“Na roda do mundo/ lá vai o menino. / O mundo é tão grande
e os homens tão sós. / De pena, o menino /começa a cantar. (As cantigas afastam as coisas escuras.) Mãos dadas aos homens, / lá vai o menino, na roda da vida/ rodando e cantando” (Vitor Fiuza).
Lá no final dos anos 1940, morando na Vila Scharlau, seguido vinha, com minha mãe, visitar os avós maternos. O ônibus era o melhor meio de transporte, porque passava na nossa localidade. O trem só no Rio dos Sinos.
Tempo de criança, que só sabia falar e cantar em alemão. O mais engraçado de tudo era que o pequeno infante não tinha vergonha de nada. Mal sentávamos, o veículo recomeçava andar, e o mocinho iniciava a cantoria, passando de banco em banco, ao olhar atento dos passageiros.
Ich bin klein,
mein Herz ist rein,
soll niemand drin wohnen
als Jesus allein.“
O engraçado em toda a história de uma vida são os conceitos de ordem psiquiátrica que envolvem a cada ser humano. Dizem que até os três ou quatro anos, praticamente de nada lembramos na vida, ao seu posterior seguir. Mas eu lembro, como se hoje fosse. O ônibus vinha lotado; minha mãe, comigo no colo, sentava nos últimos bancos do coletivo.
Não demorava muito, descia do colo e começava a circular pelo veículo e iniciava a cantoria – na verdade uma oração infantil. Por vezes encontrava alguém sabendo falar alemão e me indagava… Só não lembro o quê? Assim o ônibus seguia, até eu voltar ao colo da mãe e pegar no sono.
Tenho presente a barca do Passo do Manduca; lembro de quando com um pouco de mais idade, fui passear com o meu avô; não lembro para onde. Recordo, nitidamente, viajando na janela, começamos a passar o rio, através da barca. Empregados ofereciam Coca-Cola aos passageiros. Abri a janela, pedi uma e me pediram o dinheiro. Respondi: – O vô paga!

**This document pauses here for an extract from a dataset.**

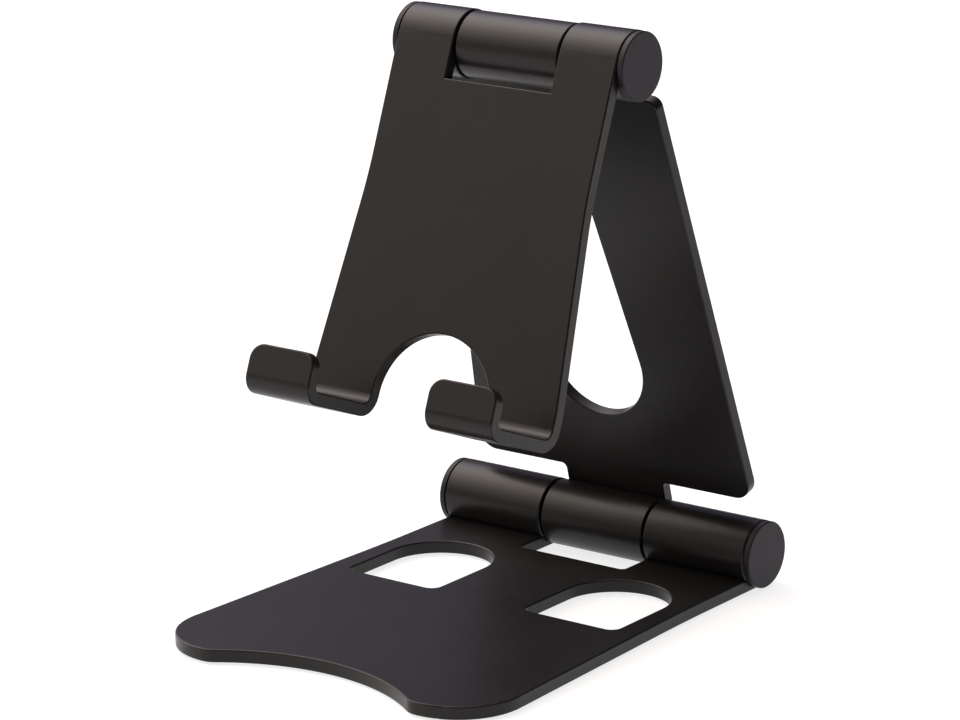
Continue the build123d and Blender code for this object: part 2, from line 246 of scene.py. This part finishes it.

Até pode parecer, ao tempo em que estamos, escrito por um septuagenário e mais sete, esteja fantasiando lembranças de tempos de antigamente. Porém, com a mais pura higidez psíquica em que vivo, no momento, tudo aconteceu como narrei; lembrança a persistir comigo, por tantos e tantos anos.
Senhora minha mãe! Sempre comigo, a me levar pelos quadrantes da terra (espaço entre a Scharlau e Montenegro). Quanta saudades; quanto arrependimento pela carência de atenção. Hoje ela está comigo, sempre, em minha memória e no meu recordar.
Dizem que “ser mãe é sofrer no paraíso”, numa nítida alusão aos muitos cuidados que a criança exige. Sofrer por amar demais; vendo-se impotente ante a dor do filho! O sofrimento é sentimento universal. Para experimentá-lo basta ser mãe. Basta um simples raciocínio:
O universo que envolve o pequeno ser, ganha uma dimensão própria e totalmente original. A criança corporifica o próprio paraíso. A sua existência traduz um permanente estado de satisfação e de gratidão pela nova vida. A família se reencontra; o viver ganha um novo sentido e compromisso. Nascer implica um envolvimento de alcance incomensurável
O milagre da vida, da nossa continuidade e perpetuação, no ambiente em que vivemos, é algo mágico. Continuamos a caminhada; a vida impõe o permanente seguir. Eu continuo dizendo: “Ich bin klein”.